### DIRECTIVE
Provide the data again in its entirety, exactly as given.

### SOURCE EXCERPT
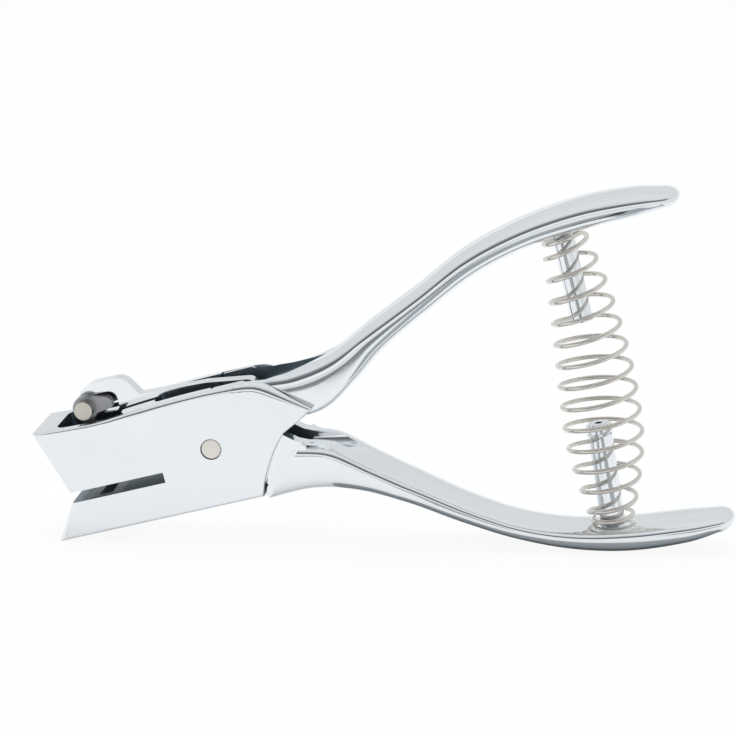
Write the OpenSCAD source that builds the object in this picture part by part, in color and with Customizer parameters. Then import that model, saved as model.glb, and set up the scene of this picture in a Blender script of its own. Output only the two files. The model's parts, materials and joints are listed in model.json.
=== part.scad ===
// Hand-held slot punch: a chrome plier that cuts one long slot in a card or badge.
// The head carries the upper handle. The lower handle and its steel arm cross at the pivot and
// push the punch down through the head, and a barrel spring between the handles opens them again.
// It stands as on a table, on the toe of its lower jaw and the belly of its lower handle:
// +X runs from the jaws to the handles, +Y across the head, +Z up.

/* [Slot] */
// Length of the slot that is cut, across the head
slot_l = 14; // [10:0.5:18]
// Width of the slot that is cut
slot_w = 3; // [2.5:0.25:4]
// Distance along the throat from the pivot to the middle of the slot
punch_reach = 26.3; // [25.5:0.1:27]

/* [Head] */
// Thickness of each cheek beside the cavity
cheek_t = 2.2; // [1.8:0.1:3.5]
// Slope of the throat: the whole head leans nose down by this angle
head_tilt = 14.3; // [12:0.1:16]
// Distance from the pivot forward to the tip of the nose
nose_reach = 38.2; // [37:0.5:41]
// Distance from the pivot forward to the toe of the lower jaw
toe_reach = 39; // [38.5:0.1:41]
// Height of the cheeks above the pivot
crown_h = 12.7; // [12:0.1:13.5]
// Depth of the sole below the pivot
sole_h = 13; // [12:0.1:14]
// Thickness of the sole under the lever
sole_t = 2.3; // [1.5:0.1:2.5]
// Distance from the pivot forward to the closed end of the throat
throat_end = 11.9; // [11.5:0.1:13]
// Drop from the pivot to the upper side of the throat
throat_drop = 2.7; // [2.4:0.1:3]
// Height of the throat, which takes the card
throat_h = 2.35; // [1.8:0.05:2.8]
// Width of the slot in the top of the head where the arm comes out of it
top_slot_w = 6.4; // [5.4:0.1:8]
// Thickness of the top of the head beside that slot
top_t = 2.4; // [1.8:0.1:3]
// Radius of the long lower edges
edge_r = 1; // [0.5:0.1:1.4]
// Radius of the shoulders of the cheeks, full at the rear corner and less towards the nose
shoulder_r = 1.9; // [1:0.1:2.1]

/* [Pivot and punch] */
// Radius of the pivot rivet
rivet_r = 2.2; // [1.8:0.1:2.5]
// Radius of the cross pin on top of the punch
pin_r = 2; // [1.6:0.1:2.1]
// Length of the cross pin
pin_l = 13; // [12:0.5:13.5]
// Height of the cross pin above the pivot when the handles are open
pin_h = 14; // [13.6:0.1:14.2]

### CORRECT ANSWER
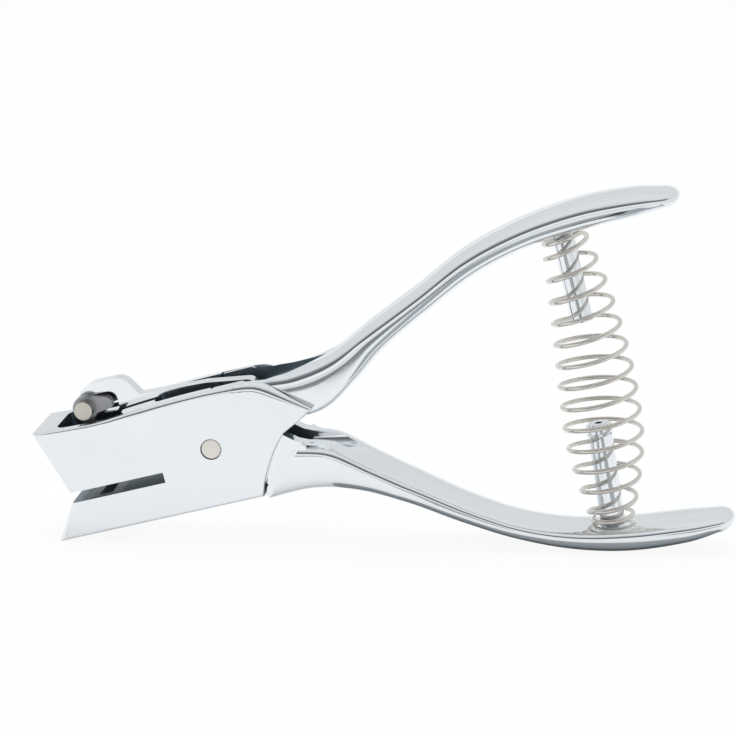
Write the OpenSCAD source that builds the object in this picture part by part, in color and with Customizer parameters. Then import that model, saved as model.glb, and set up the scene of this picture in a Blender script of its own. Output only the two files. The model's parts, materials and joints are listed in model.json.
=== part.scad ===
// Hand-held slot punch: a chrome plier that cuts one long slot in a card or badge.
// The head carries the upper handle. The lower handle and its steel arm cross at the pivot and
// push the punch down through the head, and a barrel spring between the handles opens them again.
// It stands as on a table, on the toe of its lower jaw and the belly of its lower handle:
// +X runs from the jaws to the handles, +Y across the head, +Z up.

/* [Slot] */
// Length of the slot that is cut, across the head
slot_l = 14; // [10:0.5:18]
// Width of the slot that is cut
slot_w = 3; // [2.5:0.25:4]
// Distance along the throat from the pivot to the middle of the slot
punch_reach = 26.3; // [25.5:0.1:27]

/* [Head] */
// Thickness of each cheek beside the cavity
cheek_t = 2.2; // [1.8:0.1:3.5]
// Slope of the throat: the whole head leans nose down by this angle
head_tilt = 14.3; // [12:0.1:16]
// Distance from the pivot forward to the tip of the nose
nose_reach = 38.2; // [37:0.5:41]
// Distance from the pivot forward to the toe of the lower jaw
toe_reach = 39; // [38.5:0.1:41]
// Height of the cheeks above the pivot
crown_h = 12.7; // [12:0.1:13.5]
// Depth of the sole below the pivot
sole_h = 13; // [12:0.1:14]
// Thickness of the sole under the lever
sole_t = 2.3; // [1.5:0.1:2.5]
// Distance from the pivot forward to the closed end of the throat
throat_end = 11.9; // [11.5:0.1:13]
// Drop from the pivot to the upper side of the throat
throat_drop = 2.7; // [2.4:0.1:3]
// Height of the throat, which takes the card
throat_h = 2.35; // [1.8:0.05:2.8]
// Width of the slot in the top of the head where the arm comes out of it
top_slot_w = 6.4; // [5.4:0.1:8]
// Thickness of the top of the head beside that slot
top_t = 2.4; // [1.8:0.1:3]
// Radius of the long lower edges
edge_r = 1; // [0.5:0.1:1.4]
// Radius of the shoulders of the cheeks, full at the rear corner and less towards the nose
shoulder_r = 1.9; // [1:0.1:2.1]

/* [Pivot and punch] */
// Radius of the pivot rivet
rivet_r = 2.2; // [1.8:0.1:2.5]
// Radius of the cross pin on top of the punch
pin_r = 2; // [1.6:0.1:2.1]
// Length of the cross pin
pin_l = 13; // [12:0.5:13.5]
// Height of the cross pin above the pivot when the handles are open
pin_h = 14; // [13.6:0.1:14.2]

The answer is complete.